Pinter’s notorious unwillingness to explain his plays was not a defensive strategy - the actor and playwright Robert Shaw complained that Pinter the director had made him justify every line in his play The Man in the Glass Booth, but refused to elaborate any of his own lines when Shaw was performing in that elusive, erotic mystery Old Times. When we were recording Old Times for radio, the actors (Cheryl Campbell, Julia Ormond and Michael Pennington) went through a read-through with Pinter, where he corrected misplaced commas in the script, but respectfully declined to ask about their characters. Midway through lunch, with Pinter midway through a decent bottle of white wine, he suddenly hit the table and said: “Nobody’s asked me about the fucking play!” He went on to explain there were three things he knew about the play, and what they were.
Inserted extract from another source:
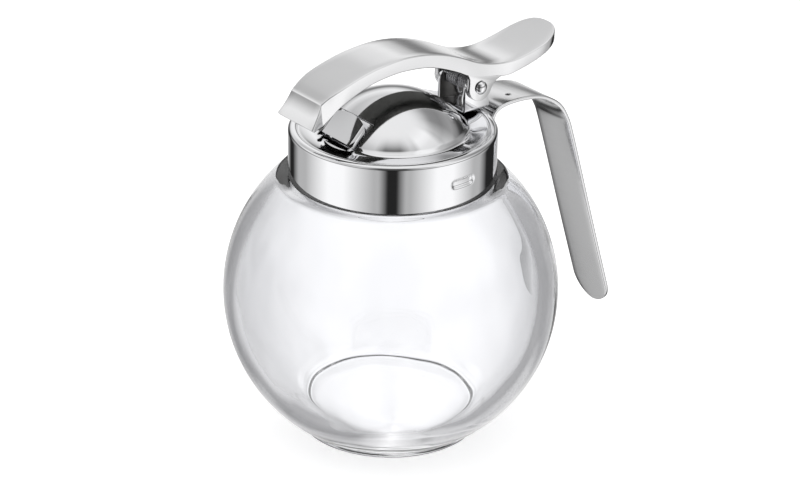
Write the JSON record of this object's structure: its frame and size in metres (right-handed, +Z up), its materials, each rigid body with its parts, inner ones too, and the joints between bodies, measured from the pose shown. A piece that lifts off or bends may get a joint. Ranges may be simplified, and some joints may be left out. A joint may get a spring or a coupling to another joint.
{
  "type": "honey dispenser",
  "caption": "Round clear glass honey dispenser with a chromed lid, a domed cap, a sloping spout plate, a sprung thumb lever on a bracket and pin, and a strip handle. The jar is empty.",
  "frame": {"origin": "middle of the jar's flat underside", "axes": "+Z up; the lever and the handle lie along X, pouring nose to -X, thumb rest and handle to +X"},
  "size_m": [0.1378, 0.103, 0.1232],
  "materials": {
    "clear_glass": "polished",
    "chrome": "polished",
    "cast_chrome": "satin",
    "spring_steel": "satin"
  },
  "bodies": {
    "dispenser": {"jar": "clear_glass", "lid": "chrome", "spout_plate": "chrome", "bracket": "chrome", "pin": "chrome", "spring": "spring_steel", "handle": "cast_chrome"},
    "thumb_lever": {"lever": "cast_chrome"}
  },
  "joints": [
    {"name": "lever_hinge", "type": "hinge", "parent": "dispenser", "child": "thumb_lever", "pos_m": [0.0266, 0, 0.1071], "axis": [0, 1, 0], "range_deg": [0, 31], "stiffness_Nm_per_rad": 0.12, "springref_deg": -28.65}
  ]
}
When we were recording his 1958 radio drama A Slight Ache for his 70th birthday, where Pinter mused on how tough he had made it on the actor who had to lie on the floor for the conclusion of the play - Denham and Hordern in previous productions and it was now Pinter’s turn - and he revealed that he never knew where the play had come from. It must, he thought, have had something to do with his evacuation to Cornwall during the war. He also pointed to a celebrated stage direction - the original publication of the script had instructed a “silent pause” when it should be a “slight” pause. All pauses are silent, he said.

Stories that will circulate may improve with the telling: famously he sent his fellow cricket-loving dramatist Gray his 11-word poem, which ran: “I saw Len Hutton in his prime/Another time/another time.”

Surprised to have no reaction, he rang a week later to ask what Gray thought. “I haven’t finished reading it yet.”

When there was a move to have the Comedy Theatre renamed the Pinter because of Pinter’s connection, Tom Stoppard thought it would be worth considering the playwright changing his name to Harold Comedy.

There were the biographical entanglements that coloured his work. When his first marriage to Merchant ended and he married the writer Lady Antonia Fraser, it was the stuff of headlines. The revelation that Betrayal, famously the story of marital deceptions told backwards, was based on his own relationship with Michael and Joan Bakewell, the papers again took note.

He was not without honour in his own country. Although he declined a knighthood from John Major’s government, he was made a Companion of Honour in 2002. Nor did his condemnation of the United State’s international policy alienate him from the American stage. It was New York’s Lincoln Center that put on nine plays in a Pinter Festival in 2001. When The Homecoming was revived on Broadway in 2007, 40 years after its premiere, the critic John Lahr questioned Pinter whether he still had the ferocity to write plays. “I still have quite a bit of ferocity knocking around,” he told Lahr. “It’s how to embody it.”

That ferocity will be missed.

Pinter leaves his wife, Antonia Fraser, and a son from his first marriage.